En democracia, limitar la mala praxis periodística, sus excesos y los daños que puede ocasionar es bastante complicado. La única forma es acudiendo a los tribunales de justicia, donde suelen prevalecer el derecho a la información y la libre expresión. Además, en algunos países, se reconoce el derecho del periodista a no revelar sus fuentes, lo que en muchos litigios conduce a un callejón sin salida donde los hechos no pueden ser esclarecidos. Todo esto permite que la prensa realice juicios paralelos, cuyos daños, una vez se producen, no puede revertir una justicia demasiado dilatada en el tiempo.
Patéticos imitadores de Bob Woodward
Sin embargo, no se trata de establecer leyes que limiten el derecho a la información o a la libertad de expresión. Con toda seguridad estas iniciativas convertirían el periodismo en una actividad puramente administrativa al servicio del gobierno de turno, tal y como ya sucede con los medios de información públicos. Al menos, en el estado de cosas actual, nos queda el consuelo de que el control no llega a ser absoluto.
Las alternativas que existen para que los medios actúen correctamente y recuperen su credibilidad son muy difíciles de acometer, entre otras razones porque son sus propios directivos y magnates los que no están dispuestos a renunciar a un sistema de atajos, prebendas y tratos de favor que les ahorra tener que competir en un mercado verdaderamente abierto.

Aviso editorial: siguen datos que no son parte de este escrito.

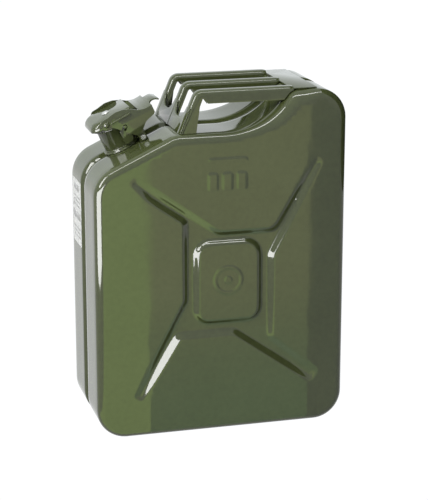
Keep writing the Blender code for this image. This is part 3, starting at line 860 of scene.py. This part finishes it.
# ---------------------------------------------------------------- label
def label():
    x0 = -LENGTH / 2 - 0.08
    low_y, high_y, low_z, high_z = 13.2, 67.8, 245.2, 334.8
    outline = rounded([(low_y, low_z, 2), (high_y, low_z, 2), (high_y, high_z, 2), (low_y, high_z, 2)], 5)
    film = loft("label_film", [[(x0 - 0.18 * k, y, z) for y, z in outline] for k in (0, 1)], material=PAPER)
    ride(film, "can", "label_sticker")
    # plain bars: height on the can, half width, half height
    bars = [(324.0, 16.0, 4.5), (311.0, 22.0, 1.2), (305.0, 20.0, 1.2), (299.0, 22.0, 1.2),
            (285.0, 23.0, 5.0), (268.0, 21.0, 1.2), (262.0, 18.0, 1.2), (256.0, 21.0, 1.2)]
    middle = (low_y + high_y) / 2
    for k, (z, half, tall) in enumerate(bars):
        left, right, low, high = middle - half, middle + half, z - tall, z + tall
        shape = rounded([(left, low, 0.6), (right, low, 0.6), (right, high, 0.6), (left, high, 0.6)], 3)
        rings = [[(x0 - 0.2 - 0.06 * s, y, h) for y, h in shape] for s in (0, 1)]
        bar = loft("label_bar_%d" % k, rings, material=INK)
        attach(bar, "can")


# ---------------------------------------------------------------- carried-over CAD nodes
def refinish():
    finish = {"hinge_pin": STEEL, "breather_tube": STEEL, "cap_rivet": STEEL, "cap_gasket": RUBBER,
              "cam_stud_front": PAINT_SMALL, "cam_stud_rear": PAINT_SMALL}
    for name, material in finish.items():
        obj = bpy.data.objects[name]
        for slot in obj.material_slots:
            slot.material = material


# ---------------------------------------------------------------- studio
def emission(name, colour):
    mat = bpy.data.materials.new(name)
    mat.use_nodes = True
    tree = mat.node_tree
    tree.nodes.clear()
    glow = tree.nodes.new("ShaderNodeEmission")
    glow.inputs["Color"].default_value = (*colour, 1.0)
    out = tree.nodes.new("ShaderNodeOutputMaterial")
    tree.links.new(glow.outputs["Emission"], out.inputs["Surface"])
    return mat


def card(name, corners, colour):
    """A studio sheet that is only seen in reflections."""
    bm = bmesh.new()
    bm.faces.new([bm.verts.new(Vector(p) * MM) for p in corners])
    obj = link(name, bm, emission(name, colour), smooth=False)
    obj.visible_camera = False
    obj.visible_diffuse = False
    obj.visible_shadow = False
    return obj


def floor_card(name, left, right, near, far, colour):
    """Sheet on the floor in front of the can; left and right are (start x, spread for each mm away)."""
    front = -DEPTH / 2
    spots = [(left, near), (right, near), (right, far), (left, far)]
    return card(name, [(x + spread * away, front - away, 2.0) for (x, spread), away in spots], colour)


def area_light(name, place_m, target_m, size, power, colour=(1, 1, 1)):
    data = bpy.data.lights.new(name, "AREA")
    data.shape = "RECTANGLE"
    data.size, data.size_y = size
    data.energy = power
    data.color = colour
    obj = bpy.data.objects.new(name, data)
    bpy.context.scene.collection.objects.link(obj)
    obj.location = place_m
    obj.rotation_euler = (Vector(target_m) - Vector(place_m)).to_track_quat("-Z", "Y").to_euler()
    obj.visible_camera = False
    obj.visible_glossy = False
    return obj


def plane(name, half, z, material):
    bm = bmesh.new()
    corners = [(-half, -half, z), (half, -half, z), (half, half, z), (-half, half, z)]
    bm.faces.new([bm.verts.new(p) for p in corners])
    obj = link(name, bm, material, smooth=False)
    return obj


LEFT_BAND, RIGHT_BAND = (-100.6, 0.2321), (122.0, 0.3328)   # where the face's reflected bands meet


def studio():
    scene = bpy.context.scene
    world = bpy.data.worlds.new("studio")
    world.use_nodes = True
    back = world.node_tree.nodes["Background"]
    back.inputs["Color"].default_value = (0.94, 0.98, 1.0, 1.0)
    back.inputs["Strength"].default_value = 1.1
    world.cycles_visibility.diffuse = False
    scene.world = world
    scene.view_settings.view_transform = "Standard"

    # one floor is seen, by the camera and in reflections; the other only passes soft light back up
    seen = plane("floor", 14.0, -0.0005, emission("floor_white", (1.02, 1.03, 1.04)))
    seen.visible_diffuse = False
    seen.visible_shadow = False
    n = Nodes("floor_grey")
    n.join(n.ramp(n.noise(3.0), [(0.3, (0.42, 0.42, 0.42)), (0.7, (0.46, 0.46, 0.46))]),
           n.shader.inputs["Base Color"])
    bounce = plane("floor_bounce", 14.0, -0.002, n.mat)
    bounce.visible_camera = False
    bounce.visible_glossy = False

    area_light("key", (-1.35, -0.85, 1.35), (0, 0, 0.22), (0.9, 0.9), 30.0, (1.0, 0.99, 0.96))
    area_light("fill", (0.8, -3.0, 1.3), (0, 0, 0.22), (2.5, 2.0), 16.0)
    area_light("top", (-0.2, 0.3, 3.0), (0, 0, 0.3), (3.0, 3.0), 60.0, (0.95, 0.98, 1.0))
    area_light("back", (0.5, 2.6, 1.4), (0, 0, 0.25), (2.5, 2.0), 22.0)

    near, far, part = (-290, -767), (-786, -244), (-620, -419)
    bright, dark = (17.0, 17.0, 17.0), (0.04, 0.045, 0.04)
    card("softbox_low", [(*near, 45), (*far, 45), (*far, 400), (*near, 400)], bright)
    card("softbox_tall", [(*part, 500), (*far, 500), (*far, 1000), (*part, 1000)], bright)
    card("dark_side", [(550, -600, 230), (550, 600, 230), (550, 600, 1500), (550, -600, 1500)], dark)
    card("overhead_strip", [(-900, -640, 1500), (900, -640, 1500), (900, -480, 1500), (-900, -480, 1500)],
         (16.0, 16.0, 16.0))
    floor_card("band_left", (-260.0, 0.12), LEFT_BAND, 0.0, 2400.0, (2.0, 2.6, 1.2))
    # the middle band darkens to green towards the can, in steps too small to see
    close, distant, steps, depth = (1.0, 1.36, 0.96), (1.6, 1.67, 1.13), 12, 700.0
    for k in range(steps):
        colour = [a + (b - a) * fade(k, 0, steps) for a, b in zip(close, distant)]
        start, end = depth * k / steps, depth * (k + 1) / steps
        floor_card("band_middle_%d" % k, LEFT_BAND, RIGHT_BAND, start, end, colour)
    floor_card("band_middle", LEFT_BAND, RIGHT_BAND, depth, 2400.0, distant)
    floor_card("band_right", RIGHT_BAND, (420.0, 0.55), 0.0, 2400.0, (0.73, 0.76, 0.82))


def camera():
    data = bpy.data.cameras.new("camera")
    data.lens = CAM_LENS
    data.sensor_width = 36.0
    data.clip_end = 100.0
    obj = bpy.data.objects.new("camera", data)
    bpy.context.scene.collection.objects.link(obj)
    azimuth, pitch = math.radians(CAM_AZIMUTH), math.radians(CAM_PITCH)
    level = math.cos(pitch)
    back = Vector((math.sin(azimuth) * level, -math.cos(azimuth) * level, math.sin(pitch)))
    obj.location = CAM_PLACE
    obj.rotation_euler = back.to_track_quat("Z", "Y").to_euler()
    bpy.context.scene.camera = obj


camera()
studio()
body()
handle()
neck()
lugs()
bracket()
yoke()
dome()
lever()
rivet_heads()
label()
refinish()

Pero, para empezar, tal vez no estaría de más que desaparecieran de la profesión las patéticas imitaciones de Bob Woodward. Esos “periodistas de raza” que, en realidad, tienen el pedigrí de un cruce entre un vulgar sinvergüenza y un junta letras con ínfulas. Y es que, a veces, como sucede en España, basta un puñado de oportunistas, que giran cual veletas según sople el viento del poder, para hundir toda una profesión. Y de paso, socavar la democracia.